Streik gegen die Eigenverantwortung

Der 14. Juni 1981 war ein denkwürdiger Tag in der Schweizer Geschichte. Seit damals ist die Gleichstellung von Frau und Mann in der Verfassung verankert. Kurz hatte die Politik damals darüber nachgedacht, diesen Weg konsequent zu gehen und die Militärpflicht auf die Frauen auszudehnen. Das fanden diese allerdings nicht besonders prickelnd und gingen dagegen auf die Straße. Man muss das mit der Gleichstellung ja nicht gleich übertreiben – oder sogar wörtlich nehmen.

Seither wird am 14. Juni in der Schweiz immer mal wieder gestreikt. Am größten und lautesten 1991 zum zehnten Jahrestag der erwähnten Abstimmung, mit deren Umsetzung viele Frauen nicht zufrieden waren. Das Motto hieß: Die Verfassung spricht Klartext, passiert ist nichts. Seither ist der Termin periodisch Schauplatz von weiblichen Aufmärschen. 

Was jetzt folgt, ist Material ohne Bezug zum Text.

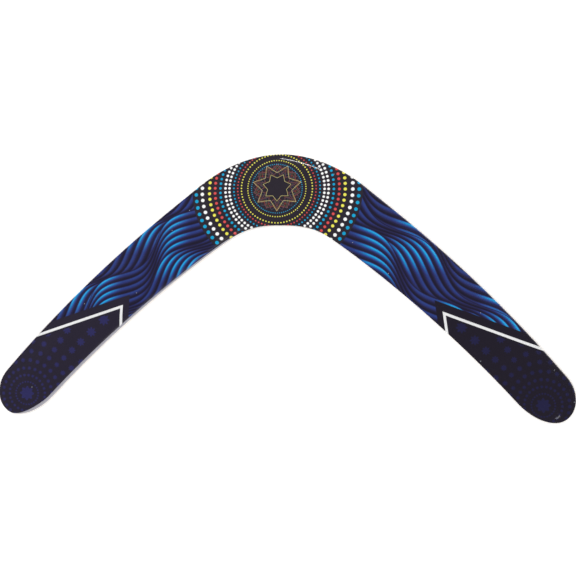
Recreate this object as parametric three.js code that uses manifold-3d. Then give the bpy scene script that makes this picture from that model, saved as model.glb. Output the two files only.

So auch dieses Jahr: Am Samstag fanden in diversen Schweizer Städten „feministische Streiks“ statt. Die Themen waren dieselben wie immer. Ganz vorn: Die Lohnungleichheit zwischen Mann und Frau, die angeblich strukturelle Gründe haben soll. Mehr Betreuungsangebote für Kinder stehen auch weit oben auf der Liste. Der Inhalt der Streiks sind also Begehrlichkeiten, und ihre Basis bildet ein ganz bestimmtes Staatsverständnis.

Der Staat soll es richten

Das wird klar, wenn man einer gewissen Olivia Borer zuhört, einer der Organisatorinnen. Sie beschwert sich in einem Interview, die Schweiz lasse „junge Eltern im Stich“ und behandle „die Vereinbarkeit von Beruf und Familie als Privatangelegenheit“. Leider wird nicht nachgefragt, was sie denn sonst sein soll. Ob und wie sich die verschiedenen Rollen im Leben miteinander vereinbaren lassen, ist eine Frage des Wegs, den man eingeschlagen hat. Sich frei entscheiden zu können, dann aber den Staat als Retter rufen, wenn sich daraus Schwierigkeiten ergeben: Da schwingt ein Hauch Sozialismus mit.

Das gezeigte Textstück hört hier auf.